# EXERCISE GOAL
Read the data and repeat all of it exactly.

★ ★ ★

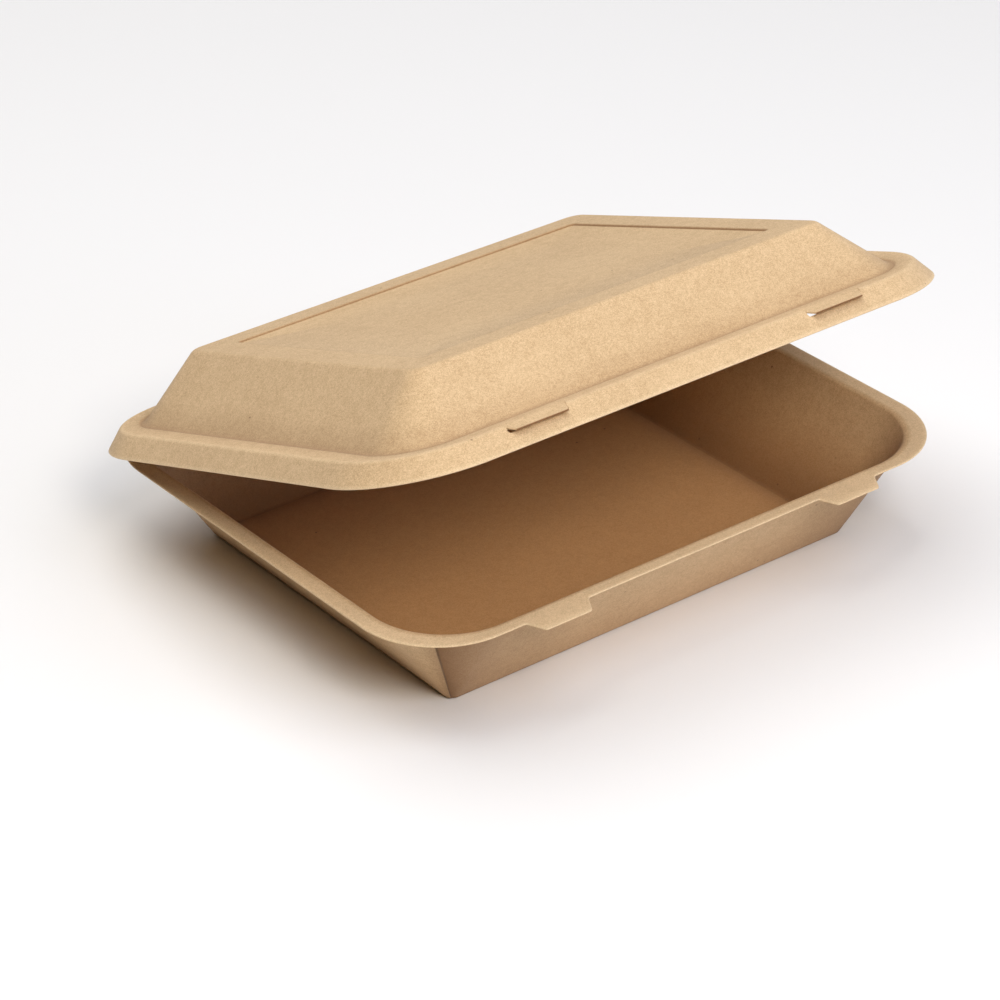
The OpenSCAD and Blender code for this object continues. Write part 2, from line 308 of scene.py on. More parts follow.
def rise(h, lean, b):
    """How far out a rounded bend is, at a height h over its level face."""
    if h >= b * (1 - sin(lean)):
        return h * tan(lean)
    return sqrt(max(0.0, b * b - (b - h) ** 2)) - b * tan((pi / 2 - lean) / 2)


def levels(b, lean, steps=8):
    """Heights of the rows in a rounded bend, closer where it turns from level."""
    return [b * (1 - cos(i * (pi / 2 - lean) / steps)) for i in range(steps + 1)]


def row(x, y, r, z, lap=0.0, inner=0.0, edge=0.0, crease=0.0):
    """A row with its marks: seam step, inner face, pale edge and dark crease."""
    return dict(x=x, y=y, r=r, z=z, lap=lap, inner=inner, edge=edge, crease=crease)


def wall_lean(run, height, sheet):
    """The wall's angle from upright, so that its inner face ends at the mouth."""
    return atan((run + sheet / cos(atan(run / height))) / height)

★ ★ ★

# SOLUTION FOR THIS TASK
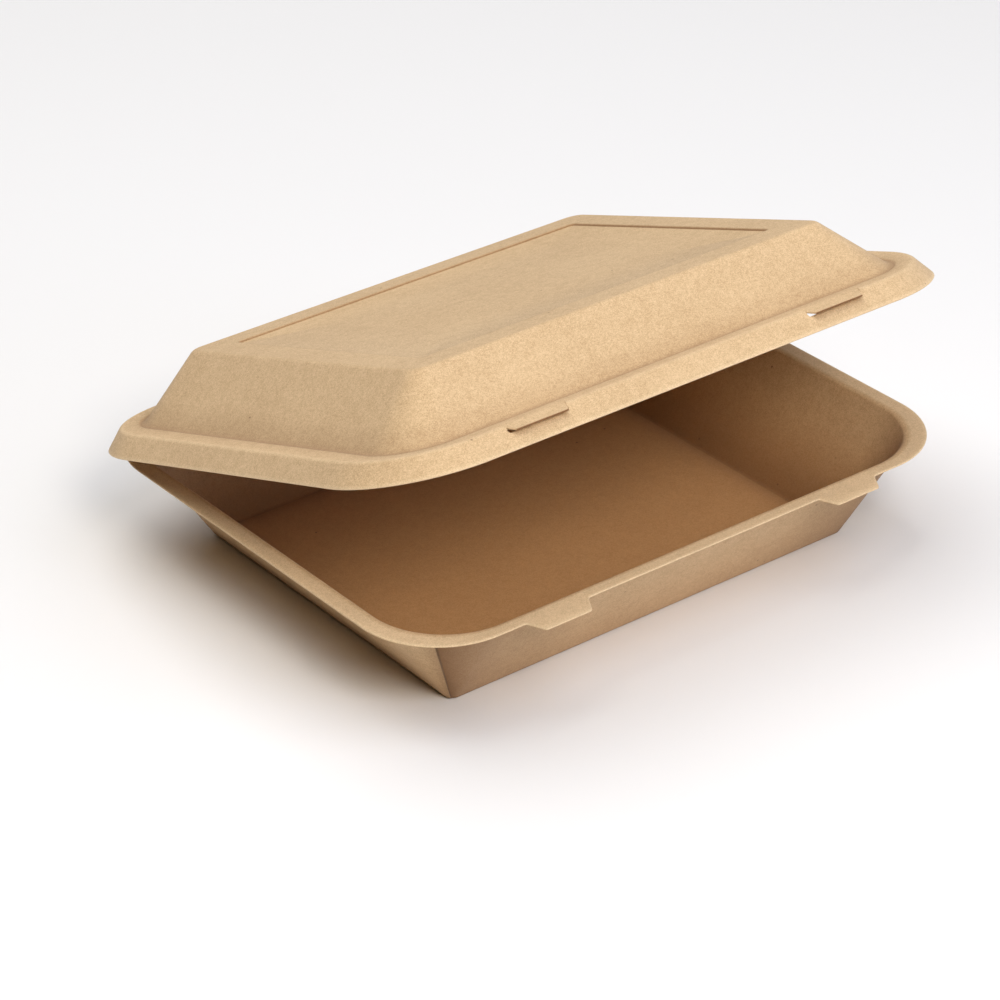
The OpenSCAD and Blender code for this object continues. Write part 2, from line 308 of scene.py on. More parts follow.
def rise(h, lean, b):
    """How far out a rounded bend is, at a height h over its level face."""
    if h >= b * (1 - sin(lean)):
        return h * tan(lean)
    return sqrt(max(0.0, b * b - (b - h) ** 2)) - b * tan((pi / 2 - lean) / 2)


def levels(b, lean, steps=8):
    """Heights of the rows in a rounded bend, closer where it turns from level."""
    return [b * (1 - cos(i * (pi / 2 - lean) / steps)) for i in range(steps + 1)]


def row(x, y, r, z, lap=0.0, inner=0.0, edge=0.0, crease=0.0):
    """A row with its marks: seam step, inner face, pale edge and dark crease."""
    return dict(x=x, y=y, r=r, z=z, lap=lap, inner=inner, edge=edge, crease=crease)


def wall_lean(run, height, sheet):
    """The wall's angle from upright, so that its inner face ends at the mouth."""
    return atan((run + sheet / cos(atan(run / height))) / height)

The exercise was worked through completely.